The conflict argument is what made no DOC owed.
P's not vulnerable (neither P1 nor P2). Business customers were not vulnerable because they could reasonably have taken steps to install back up equipment that didn't run on gas (even though this would involve economic losses).
Not vulnerable because they had access to first party insurance that covered them against costs.
Businesses of course had first party insurance.
Third category: indeterminate liability.
Fortuna Seafoods v The Ship "Eternal Wind"
P is a seafoods marketing company.
They are in exclusive relationship with a company called Fortuna fishing.
Arrangements between owners effectively share financing.
One company is a trustee for the company i.e. they have a very close relationship.

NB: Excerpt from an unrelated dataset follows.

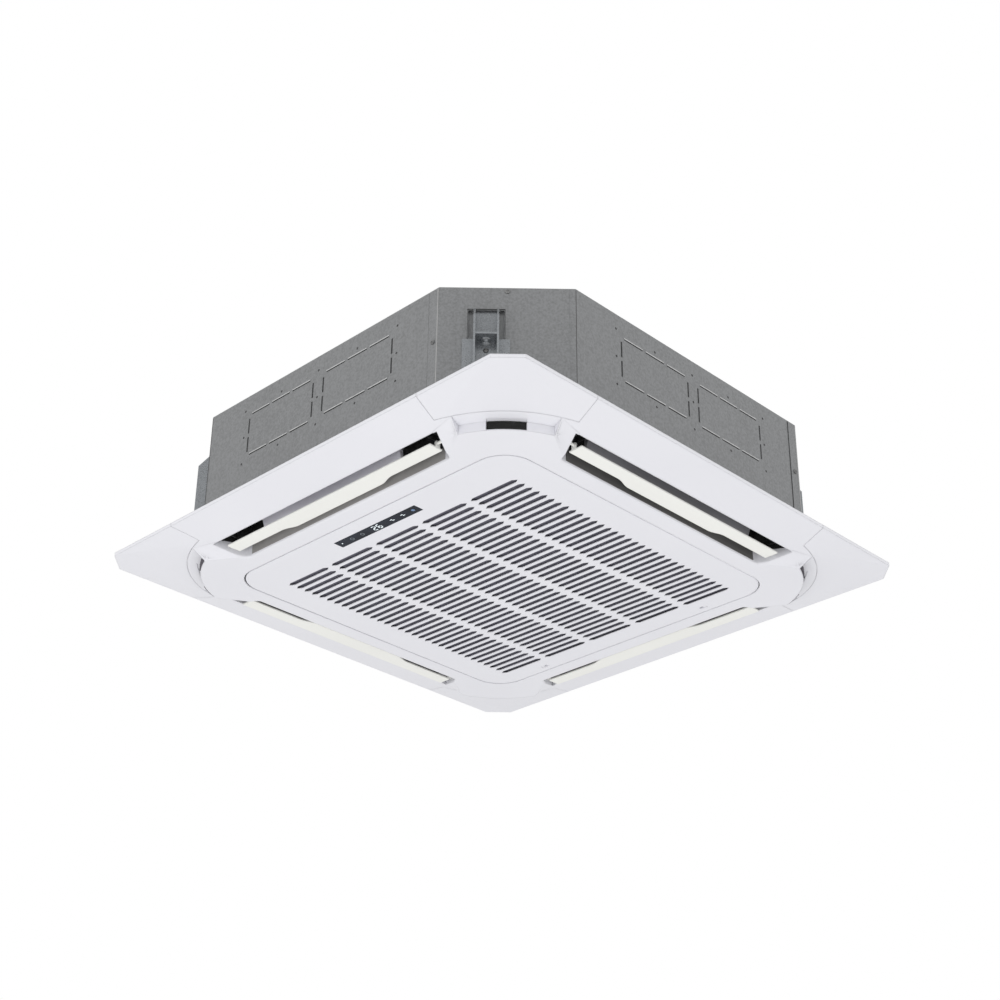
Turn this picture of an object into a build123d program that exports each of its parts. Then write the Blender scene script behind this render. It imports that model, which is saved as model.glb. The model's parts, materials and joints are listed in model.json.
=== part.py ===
from build123d import *
import os
from math import cos, hypot, radians, sin, sqrt

# Ceiling cassette air conditioner, in millimetres, +Z up, panel downwards.
# The origin is the middle of the four hanging bolt holes, at the underside of the
# brackets' shelves. -Y is the side of the grille's display, +X the side to its right.
# Levels are counted from the ceiling line (the top of the panel's rim), up positive.

# ---- driving dimensions: hanging ----
bolt_spacing_x = 666.0
bolt_spacing_y = 754.0
bolt_hole_radius = 6.0
lug_height = 119.5          # shelf underside above the ceiling line

# ---- cabinet ----
body_width = 840.0
body_corner_leg = 145.0     # what the cut-off corner takes from each side
body_top = 219.0
body_bottom = 6.0
sheet = 1.0
fold_strip = 18.0           # side panel's fold behind the corner panel
fold_visible = 10.0         # the part of that fold that the corner panel leaves bare
corner_wrap = 20.0          # corner panel's flange on the next side
bottom_flange = 28.0        # corner panel's inward flange that carries the drain pan
liner_wall = 15.0
liner_top = 12.0
knockout_width = 160.0
knockout_height = 77.0
knockout_spacing = 185.0
knockout_level = 142.0      # middle of the knock-outs
knockout_slit = 2.0
knockout_bridge = 7.0
knockout_border = 2.0       # plain strip inside the perforations
dimple_radius = 2.2
dimple_depth = 0.5
dimple_rows = 50.0          # height between rows of dimples
dimple_pitch = 92.0
screw_head_radius = 4.0
screw_drop = 7.0            # top screw below the cabinet's top
screw_head_height = 2.0
panel_screw_radius = 2.4
panel_screw_bite = 10.0

# ---- hanging bracket ----
bracket_sheet = 3.0
bracket_reach = 25.0        # how far the shelf stands out of the corner panel
bracket_gap = 32.0          # clear width between its two cheeks
bracket_flange_width = 71.0
bracket_bottom = 64.0       # level of the bracket's lower end
bracket_step = 124.0        # level of the top of the wide lower flange
bracket_slope = 154.0       # level where the cheeks start to slope back
bracket_top = 179.0
bracket_screw_level = 104.0
pocket_width = 57.0
pocket_depth = 8.0
pocket_lip = 2.0

# ---- decoration panel ----
panel_width = 950.0
panel_corner_leg = 35.0
rim_height = 6.0
frame_drop = 21.0           # inner edge of the sloped frame, below the ceiling line
face_drop = 36.0            # flat face and grille, below the ceiling line
skin = 2.5
face_skin = 3.0
lobe_half = 405.0           # half width of the raised face's rounded outline
lobe_radius = 168.0
outlet_inner = 352.0        # inner edge of the outlets, from the middle
outlet_half_outer = 262.0   # half length of the outlets' outer edge
outlet_half_inner = 236.0
outlet_corner_radius = 9.0
cover_seam = 270.0          # corner cover's seam beside an outlet
cover_seam_rim = {           # the same seams at the rim, by corner
    "front_right": 292.0,
    "back_right": 252.0,
    "back_left": 285.0,
    "front_left": 285.0,
}
seam_gap = 0.25
scoop_radius = 191.0
scoop_half_angle = 24.5
corner_outlet_half_angle = 10.0
back_plate_half = 430.0
back_plate_leg = 120.0
back_plate_inner = 298.0
back_plate_inner_radius = 30.0
screw_flange_at = 309.0     # panel screws, from the middle
screw_spread = 240.0
plenum_margin = 5.0
blend_overlap = 6.0         # how far the blend starts inside an outlet
blend_top = -16.0
blend_cheek = 0.9           # arc of the wall beside a corner outlet, in degrees
seam_level = -18.0          # level of the corner cover's seam there
lip_radius = 4.0            # rounding of the outlets' inner edge
boss_radius = 6.0
boss_long = 274.0           # outer face of the boss beside a vane motor
boss_short = 257.0
post_near = 320.0
post_far = 412.0
post_radius = 5.0
face_edge = 0.8

# ---- grille ----
door_half = 318.0
door_radius = 52.0
door_gap = 2.0
door_skirt_height = 6.0
door_skirt_inset = 5.0
slot_columns = 5
slot_rows = 32
slot_pitch = 16.5
slot_height = 10.0
slot_point = 8.0            # length of a slot's pointed end
slot_bar_thickness = 1.5
column_pitch = 108.0
column_width = 100.0
slot_shift = 16.5           # the slots' middle lies this far from the display side
hinge_inset = 24.0          # hinge axis from the grille's edge
hinge_rise = 5.0            # hinge axis above the grille's face
hinge_spread = 180.0
hinge_pin_radius = 1.5
hinge_arm_width = 12.0
hinge_arm_radius = 3.2
hinge_ear = 3.0
hinge_foot = 5.0            # thickness of the foot that joins an arm to the back plate
hinge_pocket_floor = 1.2    # what is left of the grille's plate below an arm
display_width = 188.0
display_height = 20.0
display_at = 281.0
latch_spread = 190.0
latch_width = 14.0
latch_length = 26.0
latch_thickness = 3.0
latch_pad = 6.0             # finger pad that shows in the grille's window
latch_travel = 8.0
filter_half_width = 282.0
filter_half_length = 273.0
filter_bar = 4.0
filter_frame_width = 10.0
filter_thickness = 4.0
mesh_thickness = 0.8

# ---- vanes ----
vane_outer = 394.0
vane_inner = 361.0
vane_inner_narrow = 369.0
vane_half_length = 237.0
vane_wide_half = 95.0
vane_blend = 35.0
vane_thickness = 3.0
vane_level = -28.0          # middle of the vane's thickness
vane_axis = 378.0
vane_axis_level = -19.5
vane_pin_radius = 2.5
vane_arm_width = 9.0
vane_arm_thickness = 2.5
vane_motor_radius = 9.0
vane_motor_rise = 5.5       # the motor's body sits higher than its shaft
vane_motor_length = 19.0
motor_bite = 6.0            # how far a vane's pin reaches into its motor

# ---- drain pan and bell mouth ----
pan_top = 39.0
pan_floor = 20.0
trough_inner = 262.0
trough_outer = 334.0
pan_opening = 246.0
pan_opening_radius = 40.0
pan_ledge_width = 10.0
bell_level = 22.0
bell_sheet = 2.5
bell_mouth_radius = 214.0
throat_radius = 180.0
throat_top = 66.0
throat_bow = 9.0
throat_bow_rise = 12.0
plug_radius = 11.0
plug_flange = 3.0
plug_at = 275.0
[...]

Only reason they're separate entities is due to restrictions which existed on the way in which seafood products were marketed that it made it sensible for fishermen to have one company that owns the vessel and another that owns the marketing operation for the seafood that is caught.
D negligence damages Fortuna's ship. Sinks the ship. As a consequence of which, Fortunate fishing has a claim for property damage. But Fortuna suffers economic loss, but they don't own the ship so can't claim consequential economic loss.
Majority 2-1 held: DOC Owed.
1. Knowledge of an ascertainable class. D knew or ought to have known that P would be affected as an ascertainable class of people by the sinking of the ship.
Knew or ought to have known that fishing companies work the way it did.
D should have known that there was a company that was economically reliant on the first company. So the second company formed part of an ascertainable class that were able to claim damages.
Mahoney J: First line victim- they're the first people to suffer pure economic loss.
D was also involved in the same industry, so they should have known that the companies were highly integrated.
If you can establish that the person has insurance, then they won't be vulnerable.